The Authorized Biography

by John Sutherland

Pub Date: Jan. 1st, 2005
ISBN: 0-19-517816-5
Publisher: Oxford Univ.

An excellent account of the British poet’s life, particularly strong on his personality, literary friendships, and political activism.

Sutherland (Modern English Literature/University College London) had the cooperation of Lady Spender, who provided access to her husband’s unpublished papers. But the biographer is as frank as his subject was. Spender wrote openly in World Within World and other nonfiction works about his homosexual relationships, his brief flirtation with the Communist Party, and other youthful adventures that a different sort of elder literary statesman would have glossed over.

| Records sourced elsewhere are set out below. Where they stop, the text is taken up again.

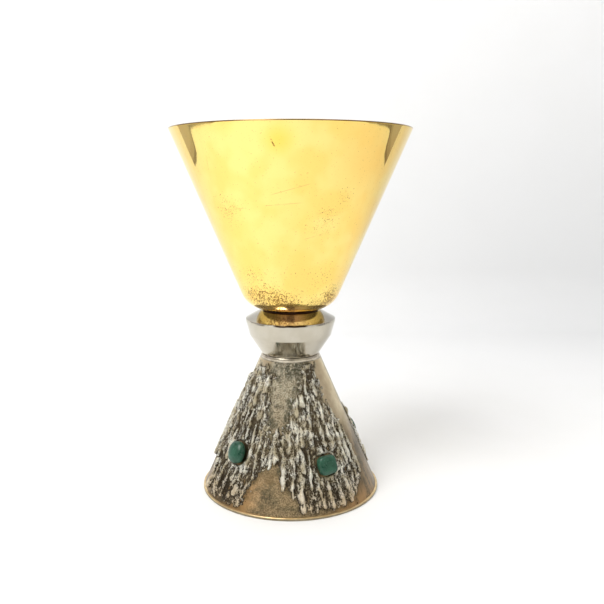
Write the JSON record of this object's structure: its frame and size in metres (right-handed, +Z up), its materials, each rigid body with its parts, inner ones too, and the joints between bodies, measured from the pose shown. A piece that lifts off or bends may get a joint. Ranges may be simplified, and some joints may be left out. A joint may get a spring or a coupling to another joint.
{
  "type": "communion chalice",
  "caption": "Communion chalice with a gilt conical cup, screwed through a nickel knop into a hollow cone foot that has bark-like relief and set green stones.",
  "frame": {"origin": "centre of the circle that the foot rests on", "axes": "+Z up along the axis of the cup and foot; -Y is the front, where two of the stones show; +X is to the viewer's right"},
  "size_m": [0.1158, 0.1158, 0.178],
  "materials": {
    "gilt_bowl": "mirror-polished gilding with light tarnish specks",
    "gilt_ring": "polished gilding, worn on its edge",
    "nickel_knop": "polished warm nickel plate",
    "silvered_foot": "satin silvered bronze, toned tan",
    "oxidised_relief": "rough cast relief, dark in the hollows and bright on the ridges",
    "turned_brass": "as turned",
    "seat_leather": "dark waxed leather",
    "green_stone": "polished, slightly cloudy"
  },
  "bodies": {
    "foot": {"foot_cone": "silvered_foot", "foot_plug": "silvered_foot", "foot_nut": "turned_brass", "base_ring": "gilt_ring", "knop": "nickel_knop", "relief_1": "oxidised_relief", "relief_2": "oxidised_relief", "relief_3": "oxidised_relief", "relief_4": "oxidised_relief", "stone_1": "green_stone", "stone_2": "green_stone", "stone_3": "green_stone", "stone_4": "green_stone"},
    "washer": {"seat_washer": "seat_leather"},
    "cup": {"bowl": "gilt_bowl", "bowl_boss": "turned_brass", "tie_rod": "turned_brass"}
  },
  "joints": [
    {"name": "bowl_turn", "type": "hinge", "parent": "foot", "child": "washer", "pos_m": [0, 0, 0.0907], "axis": [0, 0, 1], "range_deg": [0, 2304]},
    {"name": "bowl_rise", "type": "slide", "parent": "washer", "child": "cup", "axis": [0, 0, 1], "range_m": [0, 0.0081]}
  ],
  "couplings": [
    {"joint": "bowl_rise", "follows": "bowl_turn", "m_per_rad": 0.00019894}
  ]
}
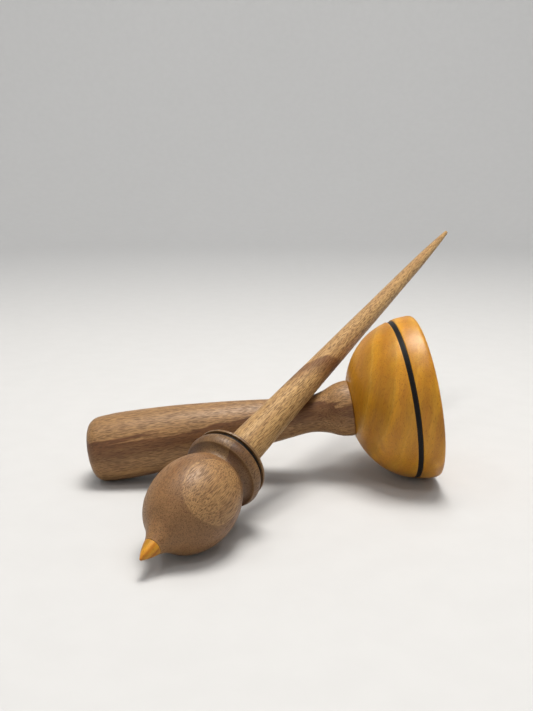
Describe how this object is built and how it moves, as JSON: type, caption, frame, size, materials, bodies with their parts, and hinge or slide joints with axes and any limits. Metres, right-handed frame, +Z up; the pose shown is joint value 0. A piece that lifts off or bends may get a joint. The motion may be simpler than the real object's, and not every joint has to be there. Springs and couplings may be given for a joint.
{
  "type": "supported spindle and lap bowl",
  "caption": "Supported hand spindle with a turned bulb whorl, pointed foot and long tapered shaft, leaning across the handle of its round lap bowl.",
  "frame": {"origin": "on the surface that both objects lie on, under the middle of their common bounding box", "axes": "+Z up; the lap bowl lies near +X with its cup facing +X and its handle pointing towards -X; the spindle's point is near -Y and its shaft rises towards +Y and +X"},
  "size_m": [0.1818, 0.2474, 0.0964],
  "materials": {
    "amber_bowl": "satin oil and wax",
    "amber_point": "satin oil",
    "black_ring": "satin",
    "black_line": "satin",
    "walnut_handle": "satin oil and wax",
    "walnut_bulb": "satin oil and wax",
    "walnut_collar": "satin oil and wax",
    "walnut_shaft": "satin oil and wax"
  },
  "bodies": {
    "lap_bowl": {"support_bowl": "amber_bowl", "bowl_ring": "black_ring", "bowl_handle": "walnut_handle"},
    "point": {"spindle_tip": "amber_point"},
    "spindle": {"whorl_bulb": "walnut_bulb", "whorl_collar": "walnut_collar", "whorl_ring": "black_line", "spindle_shaft": "walnut_shaft"}
  },
  "joints": [
    {"name": "spindle_lift", "type": "slide", "parent": "lap_bowl", "child": "point", "axis": [0, 0, 1], "range_m": [0, 0.08]},
    {"name": "spindle_spin", "type": "hinge", "parent": "point", "child": "spindle", "pos_m": [-0.05509, -0.12354, 0.00719], "axis": [0.485, 0.8233, 0.2949], "continuous": true}
  ]
}
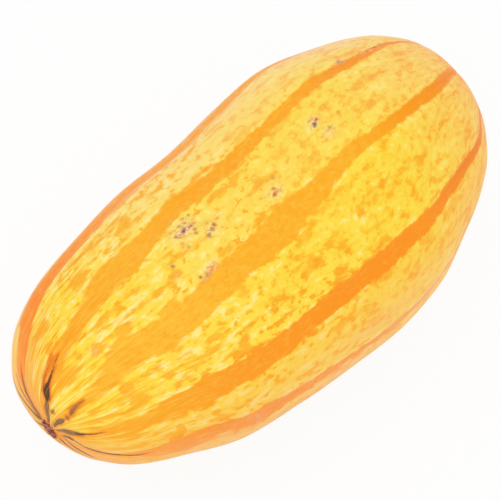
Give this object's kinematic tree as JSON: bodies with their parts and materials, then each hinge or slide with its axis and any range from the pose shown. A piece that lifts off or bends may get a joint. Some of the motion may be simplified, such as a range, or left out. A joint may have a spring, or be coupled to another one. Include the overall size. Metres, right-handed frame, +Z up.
{
  "type": "spaghetti squash",
  "caption": "Oblong spaghetti squash with shallow furrows, a slight bow and waist, and a cut stalk stub, lying on its side.",
  "frame": {"origin": "on the surface the fruit rests on, under the middle of its bounding box", "axes": "+X along the fruit from the blossom end to the stem end, +Z up, the bow's outer side towards -Y"},
  "size_m": [0.2408, 0.1248, 0.1247],
  "materials": {
    "rind": "satin",
    "stalk": "matte"
  },
  "bodies": {
    "root": {"fruit": "rind", "stem": "stalk"}
  },
  "joints": []
}
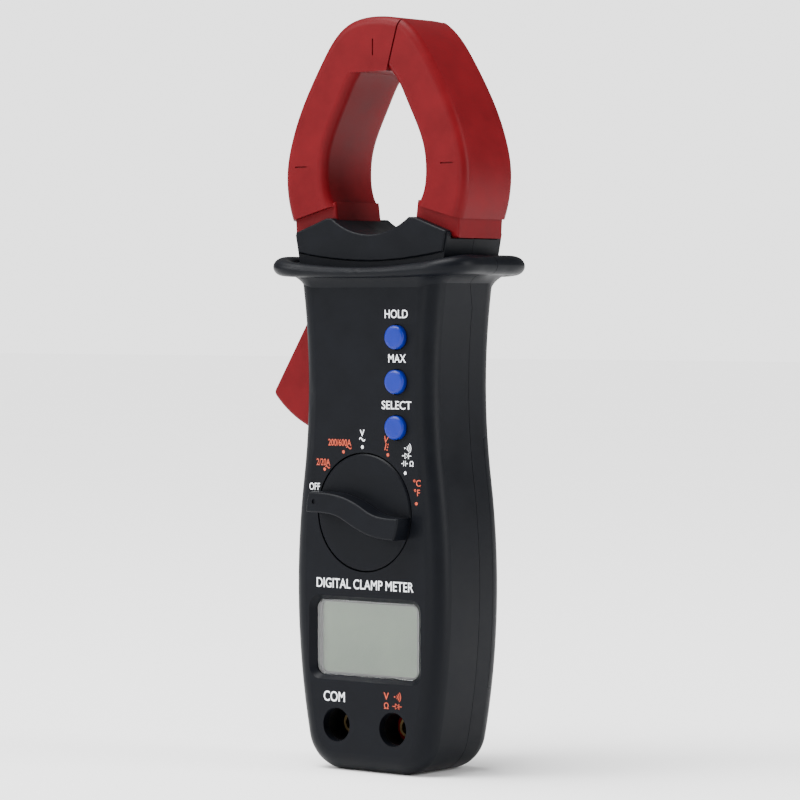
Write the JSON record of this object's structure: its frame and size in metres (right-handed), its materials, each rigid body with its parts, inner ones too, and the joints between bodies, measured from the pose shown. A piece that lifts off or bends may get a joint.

Stephen Spender (1909–95) believed like his lifelong friends W.H. Auden, Christopher Isherwood, and Isaiah Berlin that honesty was a moral and an artistic imperative. Sutherland emulates this candor as he traces Spender’s trajectory from an unhappy childhood (chronically ill mother; gifted, overwrought, underachieving father) through the golden years of the 1930s, when he roamed restlessly across Europe (including disillusioning engagement in the Spanish Civil War) and achieved early fame with Poems, 1933, to his mid-20s discovery of heterosexuality and his happy second marriage to pianist Natasha Litvin in 1941. The postwar years get equally evenhanded treatment as Spender became a strong voice for anticommunist liberalism and, through his involvement in the magazine Encounter, an unwitting recipient of CIA funding through the Congress for Cultural Freedom (Spender resigned in 1967 when he learned the truth). Sutherland appreciates Spender’s poetry without spending much time analyzing its particular qualities; he’s content to quote from others and devote most of his pages to his subject’s manifold social and professional activities in England and America. The poet comes across as a warm and charming man, affectionate and loyal to his many friends without overlooking their faults, and deeply devoted to his family. It often inspires skepticism when a dying world figure states, “At the end of my life I feel that my wife and children have been the greatest happiness to me,” but with Spender you believe it.

Pays fitting tribute to a man who was as admirable as he was gifted.